Suppose $ \{ X_i \}_{i=1}^{T}$ are states of a markov chain and let $P_{\theta}(X_1, ..., X_T)$ be the probability of observing the path when $\theta$ is the true parameter value (a.k.a. the likelihood function for $\theta$). Using the definition of conditional probability, we know
$$ P_{\theta}(X_1, ..., X_T) = P_{\theta}(X_T | X_{T-1}, ..., X_1) \cdot P_{\theta}(X_1, ..., X_{T-1})$$
Since this is a markov chain, we know that $P_{\theta}(X_T | X_{T-1}, ..., X_1) = P_{\theta}(X_T | X_{T-1} )$, so this simplifies this to
$$ P_{\theta}(X_1, ..., X_T) = P_{\theta}(X_T | X_{T-1}) \cdot P_{\theta}(X_1, ..., X_{T-1})$$
Then, the likelihood function is then:
$$ P_{\theta}(X_1, ..., X_T) = \prod_{i=1}^{T} P_{\theta}(X_i | X_{i-1} ) $$
where $X_0$ is to be interpreted as the initial state of the process.
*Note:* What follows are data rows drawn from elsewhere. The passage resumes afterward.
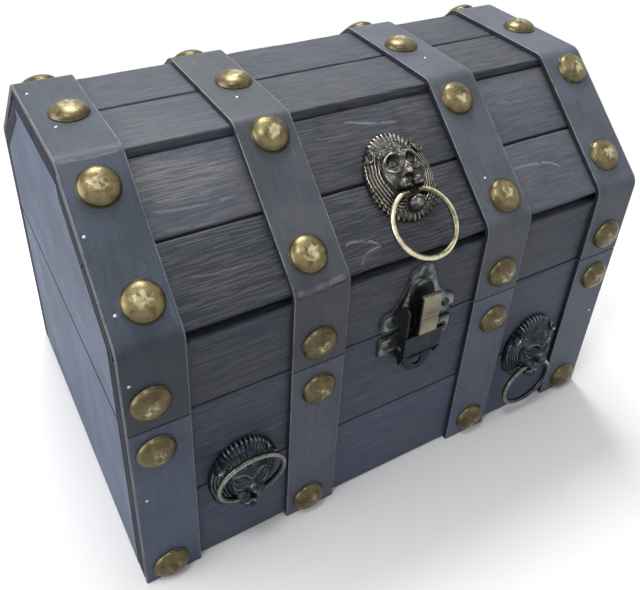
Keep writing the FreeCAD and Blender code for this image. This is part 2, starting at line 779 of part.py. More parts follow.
# Lion heads and rings. Each is made facing up, with its mouth at the origin and the top
# of the head towards +Y, and then set on its plank.
def lion_head():
    half = []
    for across, up in mane_outline_shares:
        half.append((across * head_half_width, up * (head_rise if up > 0 else beard_drop)))
    outline = half + [(-x, y) for x, y in half[-2:0:-1]]
    centre_y = (head_rise - beard_drop) / 2

    def mane_ring(even_share, odd_share, level):
        points = []
        for index, (x, y) in enumerate(outline):
            share = odd_share if index % 2 else even_share
            points.append(Vector(x * share, centre_y + (y - centre_y) * share, level))
        return points

    head = stacked_solid([
        mane_ring(1.0, 1.0, 0), mane_ring(1.0, 1.0, mane_edge_thickness),
        mane_ring(mane_lock_share, mane_groove_share, mane_lock_thickness),
        mane_ring(mane_inner_share, mane_inner_share, mane_thickness)])
    features = [faceted_dome(0, face_rise, face_half_width, face_half_height, 0, face_depth, head_sides, 2)]
    features.append(faceted_dome(0, -chin_drop, chin_half_width, chin_half_height, 0, chin_depth, head_sides, 2))
    for side in (-1, 1):
        features.append(faceted_dome(side * muzzle_offset, muzzle_rise, muzzle_radius, muzzle_radius,
                                     0, muzzle_depth, head_sides, 2))
        features.append(faceted_dome(side * brow_offset, brow_rise, brow_half_width, brow_half_height,
                                     0, brow_depth, head_sides, 2))
        features.append(faceted_dome(side * ear_offset, ear_rise, ear_half_width, ear_half_height,
                                     0, ear_depth, head_sides, 2))
    nose_foot = [Vector(-nose_half_width, nose_tip_rise, 0), Vector(nose_half_width, nose_tip_rise, 0),
                 Vector(nose_half_width, nose_tip_rise, nose_depth),
                 Vector(-nose_half_width, nose_tip_rise, nose_depth)]
    brow_end = [Vector(point.x, nose_top_rise, point.z * face_depth / nose_depth) for point in nose_foot]
    features.append(stacked_solid([nose_foot, brow_end]))
    jaw = Part.makeBox(jaw_half_width + jaw_half_width, jaw_half_height + jaw_half_height, jaw_depth,
                       Vector(-jaw_half_width, -jaw_half_height, 0))
    features.append(jaw.makeChamfer(jaw_round, jaw.Edges))
    head = head.fuse(features)
    for side in (-1, 1):
        socket = faceted_dome(side * eye_offset, eye_rise, eye_radius, eye_radius, 0,
                              eye_radius, head_sides, 2)
        socket = socket.mirror(Vector(0, 0, eye_depth / 2), Vector(0, 0, 1))
        head = head.cut(socket)
        bore = Part.makeCylinder(ring_pin_radius + ring_pin_clearance, head_half_width,
                                 Vector(side * (ring_pin_tip_offset - ring_pin_clearance), 0, mouth_depth),
                                 Vector(side, 0, 0))
        head = head.cut(bore)
    return head.removeSplitter()


def lion_ring(angle):
    # Open ring hanging towards -Y from pins on the mouth's axis, turned about them.
    drop = math.sqrt(ring_radius ** 2 - ring_end_offset ** 2)
    end_turn = math.asin(ring_end_offset / ring_radius)
    outlines = []
    for sweep in range(ring_sweep_sides + 1):
        bearing = end_turn + (math.tau - end_turn - end_turn) * sweep / ring_sweep_sides
        outline = []
        for step in range(ring_wire_sides):
            turn = math.tau * (step + 0.5) / ring_wire_sides
            reach = ring_radius + ring_wire_radius * math.cos(turn)
            outline.append(Vector(-reach * math.sin(bearing), reach * math.cos(bearing) - drop,
                                  mouth_depth + ring_wire_radius * math.sin(turn)))
        outlines.append(outline)
    ring = stacked_solid(outlines)
    pin_length = ring_end_offset - ring_pin_tip_offset + ring_wire_radius / 2
    for side in (-1, 1):
        ends = [ellipse_points(0, 0, ring_pin_radius, ring_pin_radius, level, ring_wire_sides)
                for level in (0, pin_length)]
        pin = turned(stacked_solid(ends), Vector(0, 0, 0), Vector(0, 1, 0), side * 90.0)
        ring = ring.fuse(pin.translated(Vector(side * ring_pin_tip_offset, 0, mouth_depth)))
    return turned(ring, Vector(0, 0, mouth_depth), Vector(1, 0, 0), angle)


def on_front(shape, x):
    placed = turned(shape, Vector(0, 0, 0), Vector(1, 0, 0), 90.0)
    return placed.translated(Vector(x, -half_depth, lion_mouth_height))


def on_slope(shape):
    placed = turned(shape, Vector(0, 0, 0), Vector(1, 0, 0), math.degrees(slope_angle))
    y, z = slope_point(lid_lion_mouth_length)
    return placed.translated(Vector(front_offset, y, z))


def build_lions():
    head = lion_head()
    save("left_lion_head", on_front(head, -bay_centre))
    save("right_lion_head", on_front(head, bay_centre))
    save("lid_lion_head", on_slope(head))
    save("right_lion_ring", on_front(lion_ring(right_ring_angle), bay_centre))
    save("left_lion_ring", on_front(lion_ring(left_ring_angle), -bay_centre))
    save("lid_lion_ring", on_slope(lion_ring(lid_ring_angle)))


build_boards()
build_planks()
build_bands()
build_studs()
build_hinges()
build_latch()
build_lions()
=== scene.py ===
import math
import random

import bmesh
import bpy
from mathutils import Matrix, Vector, noise


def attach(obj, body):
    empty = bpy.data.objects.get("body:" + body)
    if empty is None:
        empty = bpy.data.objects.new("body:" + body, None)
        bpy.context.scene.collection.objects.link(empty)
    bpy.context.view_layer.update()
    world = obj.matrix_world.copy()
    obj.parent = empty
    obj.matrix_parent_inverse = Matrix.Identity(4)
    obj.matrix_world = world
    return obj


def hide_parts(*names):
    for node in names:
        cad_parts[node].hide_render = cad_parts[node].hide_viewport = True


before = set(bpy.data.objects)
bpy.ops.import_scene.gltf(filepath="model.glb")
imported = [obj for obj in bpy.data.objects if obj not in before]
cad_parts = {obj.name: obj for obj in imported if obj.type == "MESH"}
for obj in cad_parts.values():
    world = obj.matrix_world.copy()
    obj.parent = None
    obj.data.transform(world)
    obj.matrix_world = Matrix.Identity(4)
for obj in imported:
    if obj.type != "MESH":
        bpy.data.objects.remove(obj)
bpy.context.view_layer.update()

mm = 0.001  # the shapes below are written in millimetres


# Small helpers for materials

def plugIn(tree, node, inputs):
    # sockets are linked, plain values are set
    for name, value in inputs.items():
        if isinstance(value, bpy.types.NodeSocket):
            tree.links.new(value, node.inputs[name])
        else:
            node.inputs[name].default_value = value


def addNode(tree, kind, inputs=None, **settings):
    made = tree.nodes.new("ShaderNode" + kind)
    for name, value in settings.items():
        setattr(made, name, value)
    plugIn(tree, made, inputs or {})
    return made


def newFinish(name):
    finish = bpy.data.materials.new(name)
    finish.use_nodes = True
    tree = finish.node_tree
    tree.nodes.clear()
    shader = addNode(tree, "BsdfPrincipled")
    addNode(tree, "OutputMaterial", {"Surface": shader.outputs["BSDF"]})
    return finish, tree, shader


def placeOn(tree, scale=(1, 1, 1), shift=(0, 0, 0)):
    where = addNode(tree, "TexCoord").outputs["Object"]
    return addNode(tree, "Mapping", {"Vector": where, "Scale": scale, "Location": shift}).outputs["Vector"]


def speckle(tree, vector, scale, detail, roughness, distortion=0.0):
    return addNode(tree, "TexNoise", {"Vector": vector, "Scale": scale, "Detail": detail, "Roughness": roughness,
                                      "Distortion": distortion}).outputs["Fac"]


def sums(tree, operation, first, second=0.0):
    return addNode(tree, "Math", {0: first, 1: second}, operation=operation).outputs[0]


def joined(tree, operation, values):
    total = values[0]
    for value in values[1:]:
        total = sums(tree, operation, total, value)
    return total


def plus(tree, *values):
    return joined(tree, "ADD", values)


def times(tree, *values):
    return joined(tree, "MULTIPLY", values)


def largest(tree, *values):
    return joined(tree, "MAXIMUM", values)


def minus(tree, first, second):
    return sums(tree, "SUBTRACT", first, second)


def weighted(tree, *parts):
    # each part is a value and its share
    return plus(tree, *(times(tree, value, part) for value, part in parts))


def fade(tree, value, start, end, low=0.0, high=1.0):
    inputs = {"Value": value, "From Min": start, "From Max": end, "To Min": low, "To Max": high}
    return addNode(tree, "MapRange", inputs, interpolation_type="SMOOTHSTEP").outputs["Result"]


def blendColour(tree, amount, first, second, kind="MIX"):
    inputs = {"Factor": amount, "A": first, "B": second}
    return addNode(tree, "Mix", inputs, data_type="RGBA", blend_type=kind).outputs["Result"]


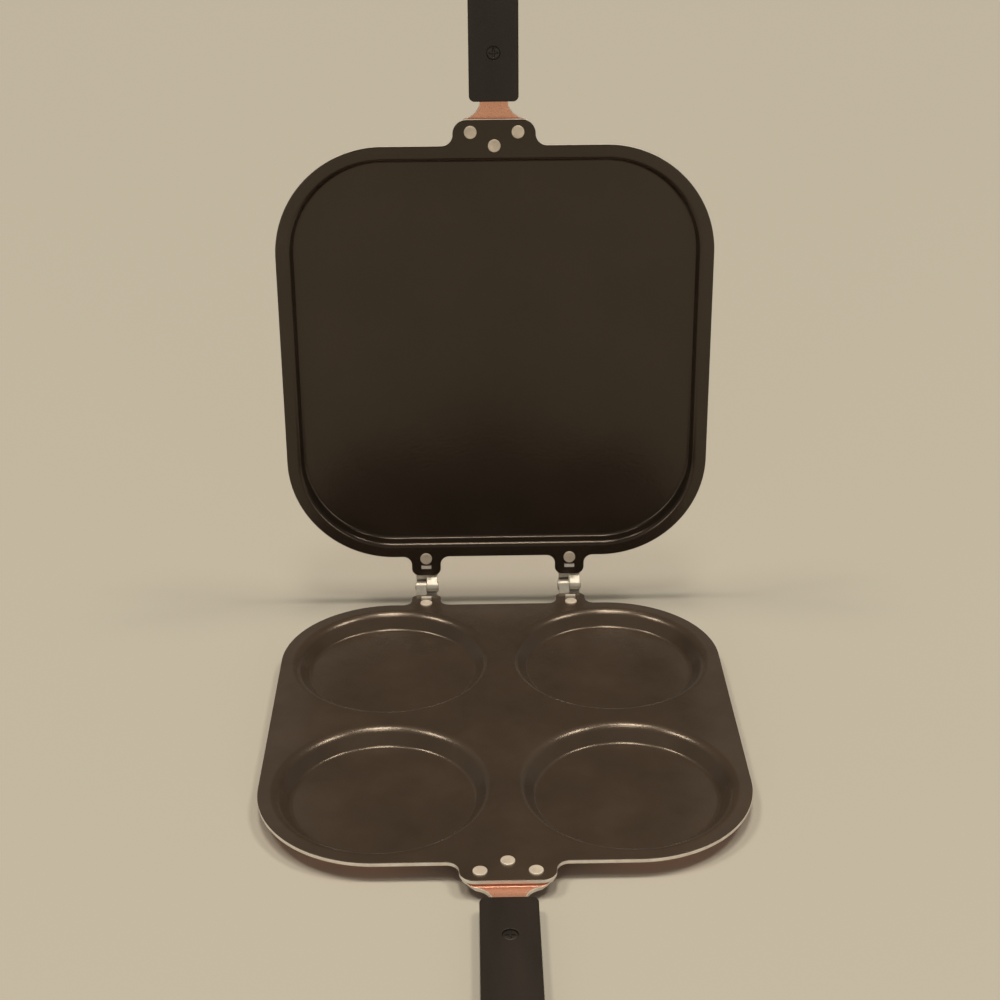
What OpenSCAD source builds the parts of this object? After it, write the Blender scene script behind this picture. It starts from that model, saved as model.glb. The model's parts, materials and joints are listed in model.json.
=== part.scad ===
// Double sided flip pan, standing open as it does beside the stove.
// The lower half has four round wells, the upper half is a flat square griddle.
// Two strap hinges join them, and each half has its own flat handle.
// Each half is drawn flat with its hinge axis on X, its pan running towards -Y and
// its cooking face up; the upper half is then turned over and swung open.

/* [Pan halves] */
// Width of each half across the hinge side
pan_w = 240; // [210:1:280]
// Length of each half from the hinge side to the handle side
pan_l = 240; // [220:1:280]
// Radius of the four large corners
corner_r = 60; // [45:1:63]
// Thickness of the pressed aluminium sheet
sheet_t = 2; // [1.6:0.1:2.4]
// Distance from the hinge axis to the nearest edge of each half
hinge_reach = 18.5; // [17:0.5:24]
// Height of the hinge axis above the cooking face, half the gap when shut
axis_rise = 1.75; // [1.7:0.05:3]
// Angle between the two halves as they stand open
open_angle = 93.15; // [90.5:0.05:100]

/* [Wells] */
// Flat sheet between the rims of neighbouring wells
well_land = 9; // [5:0.5:24]
// Flat sheet between the rim of a well and the pan edge
well_edge = 5.5; // [5:0.5:14]
// Depth of a well below the cooking face
well_depth = 8; // [7:0.5:12]
// Slope of the well wall from the horizontal
well_slope = 50; // [40:1:65]
// Radius of the rolled rim on the cooking side
well_rim_r = 7; // [3:0.5:8]
// Radius between wall and floor on the cooking side
well_floor_r = 3; // [2:0.5:5]

/* [Griddle tray] */
// Width of the flat flange around the tray
tray_flange = 5.8; // [5:0.1:9]
// Depth of the tray below the cooking face
tray_depth = 7.5; // [6:0.5:12]
// Slope of the tray wall from the horizontal
tray_slope = 82; // [65:1:84]
// Radius of the tray rim on the cooking side
tray_rim_r = 2.5; // [2.5:0.1:4]
// Radius between wall and floor on the cooking side
tray_floor_r = 1.5; // [1:0.1:3]

/* [Hinges] */
// Distance of each hinge from the centre line
hinge_x = 42; // [30:1:48]
// Width of a hinge ear on the pan
ear_w = 17; // [16:0.5:20]
// Distance from the hinge axis to the end of the ear
ear_end = 6.5; // [6.2:0.1:8]
// Radius of the two corners of the ear
ear_corner_r = 4.5; // [3:0.5:4.5]
// Radius where the ear runs into the pan edge
ear_root_r = 5; // [3:0.5:6]
// Thickness of a hinge leaf
leaf_t = 1.5; // [1.2:0.1:1.8]
// Width of a hinge leaf under the ear
leaf_w = 13.2; // [12.6:0.1:15]
// Distance from the hinge axis to the far end of a leaf
leaf_len = 22.4; // [21.5:0.1:23]
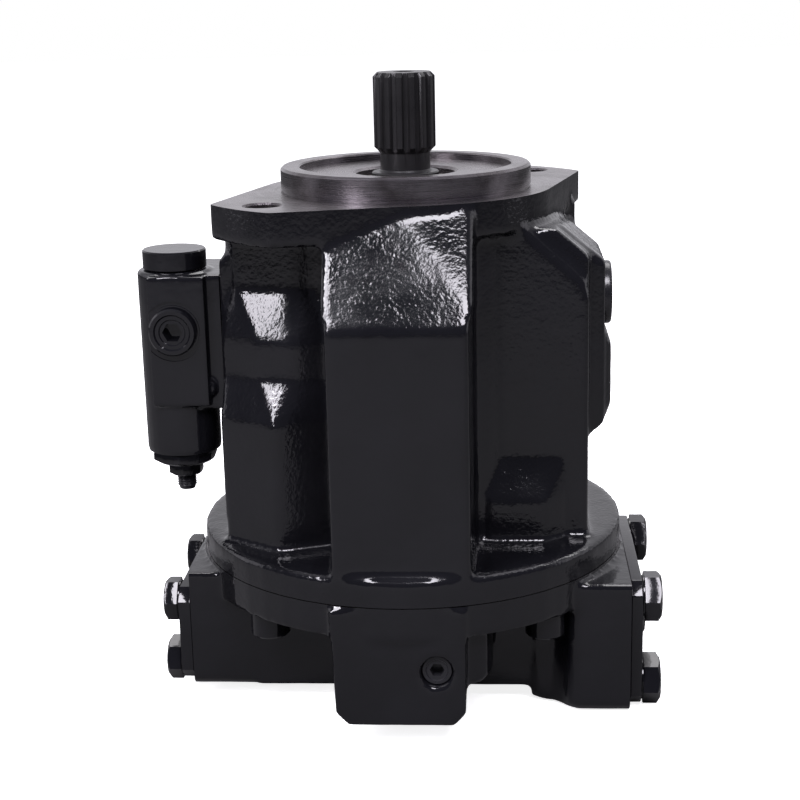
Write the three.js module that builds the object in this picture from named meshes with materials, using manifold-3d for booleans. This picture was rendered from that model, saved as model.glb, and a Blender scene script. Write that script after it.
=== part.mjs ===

My question is how the above analysis works if we use the different notation of $$P(X_1, ..., X_T|\theta)$$
being the likelihood function for $\theta$ instead. Then, won't be end up with:
$$ P(X_1, ..., X_T|\theta) = P(X_T | X_{T-1}, ..., X_1, \theta) \cdot P(X_1, ..., X_{T-1}|\theta)$$ ?
Then, we will have:
$$ P(X_1, ..., X_T|\theta) = P(X_T | X_{T-1}, ..., X_1, \theta) \cdots P(Y_1|Y_0,\theta) $$
But, I am not sure how to find $P(Y_1|Y_0,\theta)$ since it now has $\theta$ in the conditional part?
In other words, if we were to treat the likelihood as a conditional probability distribution, do we now have a different problem of trying to find the joint distribution of the states and $\theta$? What is the correct notation for using the conditional distribution notation for the likelihood?